Tara Brabazon,
Digital Hemlock: Digital Education and the Poisoning of Teaching.
UNSW Press, Sydney, 2002.
ISBN 0 86840 781 X
222 pp.
$A 34.95
(Review copy supplied by UNSW Press)
Technology is not neutral, it is always an intentional and human creation, but it is invoked and applied as if it is a force from “out there”, a god. With the re-ordering of tertiary education on the back of technology, it is necessary to disentangle the embrace of digital teaching from the agenda for “change”. Tara Brabazon applies the blowtorch to the whole program, the immense cost, the managerialism, the “motherhood” statements about flexibility, and the illusion of access – that education occurs when content is downloaded. She voices the unspoken and unheard questions of those involved in the shift to digital teaching. While Socrates asked the difficult questions for his time, and was sentenced to death and drank hemlock for scorning the gods, so too does Brabazon stare down the new god of technology. Her aim is an end to mute acceptance of this god, to open universities to debate and discussion, and to reclaim the essence of teaching, primarily as a transformative exchange between teachers and students, and the potential for education as a life-changing encounter.

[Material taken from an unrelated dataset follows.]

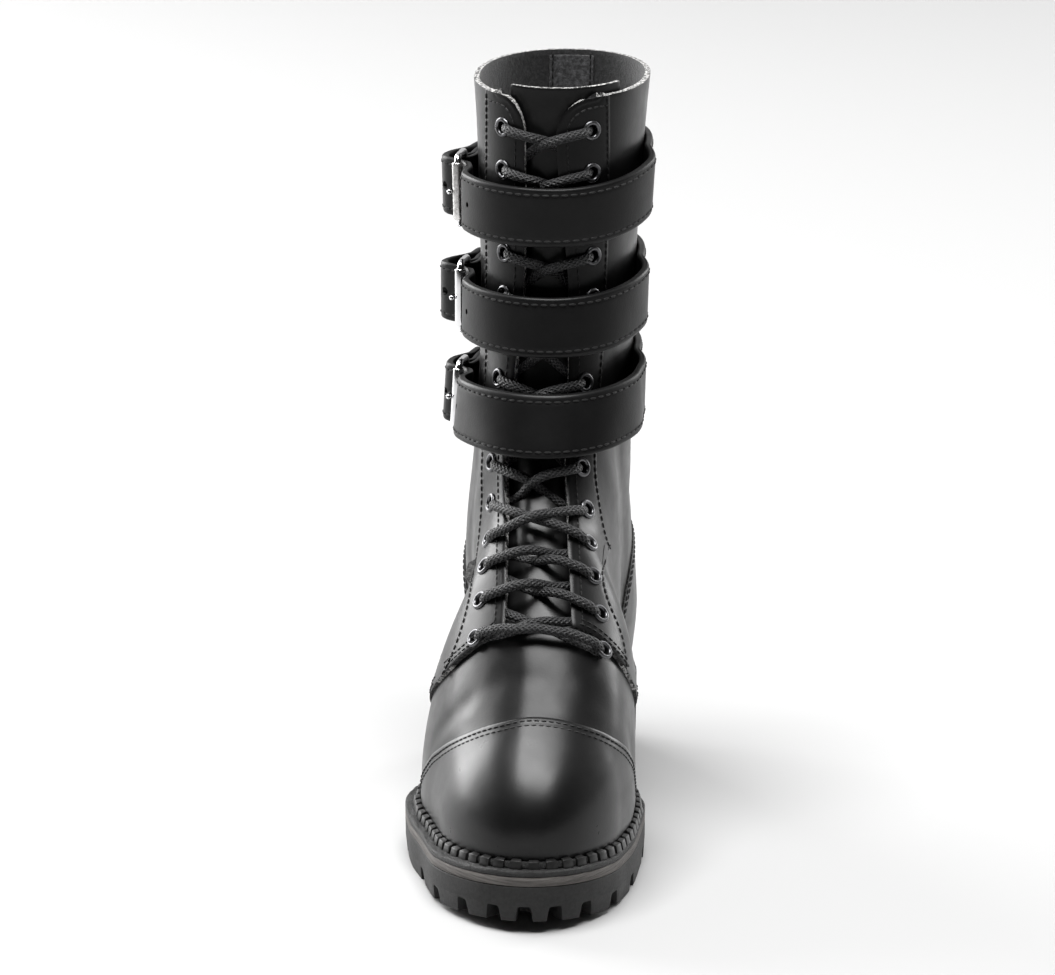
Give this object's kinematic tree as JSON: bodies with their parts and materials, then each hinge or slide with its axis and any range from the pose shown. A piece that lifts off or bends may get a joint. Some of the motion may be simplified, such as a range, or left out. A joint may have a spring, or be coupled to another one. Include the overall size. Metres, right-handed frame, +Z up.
{
  "type": "buckle boot",
  "caption": "Tall lace-up leather boot for a right foot, with a toe cap, a ribbed welt, a lugged rubber sole and buckled straps round its shaft.",
  "frame": {"origin": "on the floor under the middle of the boot's box", "axes": "+Z up the shaft, -Y towards the toe, +X towards the inner side of the foot"},
  "size_m": [0.112, 0.305, 0.349],
  "materials": {
    "leather": "smooth black, semi-gloss",
    "lining": "dark rough suede",
    "rubber": "matte black",
    "midsole": "grey-brown fibrous edge",
    "lace": "round black braid",
    "eyelet": "dark gunmetal",
    "buckle": "bright chrome"
  },
  "bodies": {
    "root": {"outsole": "rubber", "midsole": "midsole", "welt": "rubber", "insole": "lining", "upper": "leather", "tongue": "leather", "lace": "lace", "eyelet_lateral_1": "eyelet", "eyelet_lateral_2": "eyelet", "eyelet_lateral_3": "eyelet", "eyelet_lateral_4": "eyelet", "eyelet_lateral_5": "eyelet", "eyelet_lateral_6": "eyelet", "eyelet_lateral_7": "eyelet", "eyelet_lateral_8": "eyelet", "eyelet_lateral_9": "eyelet", "eyelet_lateral_10": "eyelet", "eyelet_lateral_11": "eyelet", "eyelet_lateral_12": "eyelet", "eyelet_lateral_13": "eyelet", "eyelet_lateral_14": "eyelet", "eyelet_medial_1": "eyelet", "eyelet_medial_2": "eyelet", "eyelet_medial_3": "eyelet", "eyelet_medial_4": "eyelet", "eyelet_medial_5": "eyelet", "eyelet_medial_6": "eyelet", "eyelet_medial_7": "eyelet", "eyelet_medial_8": "eyelet", "eyelet_medial_9": "eyelet", "eyelet_medial_10": "eyelet", "eyelet_medial_11": "eyelet", "eyelet_medial_12": "eyelet", "eyelet_medial_13": "eyelet", "eyelet_medial_14": "eyelet", "strap_top": "leather", "chape_top": "leather", "buckle_frame_top": "buckle", "buckle_roller_top": "buckle", "buckle_prong_top": "buckle", "strap_middle": "leather", "chape_middle": "leather", "buckle_frame_middle": "buckle", "buckle_roller_middle": "buckle", "buckle_prong_middle": "buckle", "strap_bottom": "leather", "chape_bottom": "leather", "buckle_frame_bottom": "buckle", "buckle_roller_bottom": "buckle", "buckle_prong_bottom": "buckle"}
  },
  "joints": []
}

Brabazon joins others who call “Internet teaching” into question, such as David Noble (Digital Diploma Mills), who gave an account in 1998 of the “automation” of higher education, and Hubert Dreyfus, who argues that online education in itself, as disembodied interaction, is an impoverished interaction, capable only of providing competence. Brabazon takes up a similar theme, and examines how disembodied learning works in a new environment where the “classroom” is unbounded, students use email, discussion groups and “access” downloaded lectures. She claims the experiential factor – invisible to the audit process – is crucial in the university experience.
Any committed teacher in adult education can provide stories where former students, sometimes encountered years later, express gratitude as they recount an ephiphanic moment which changed the direction of their lives. Brabazon recalls such encounters and reminds us that there is no replacement for the exhilaration and the life-changing moment that teaching produces through embodied interaction. She looks for that “outstanding teacherly moment”, that connection that a teacher or lecturer can give that will change a student’s life forever. And such moments, she contends, necessarily derive from embodied interactions, face to face teaching. Lives are not changed by clicking to the next link.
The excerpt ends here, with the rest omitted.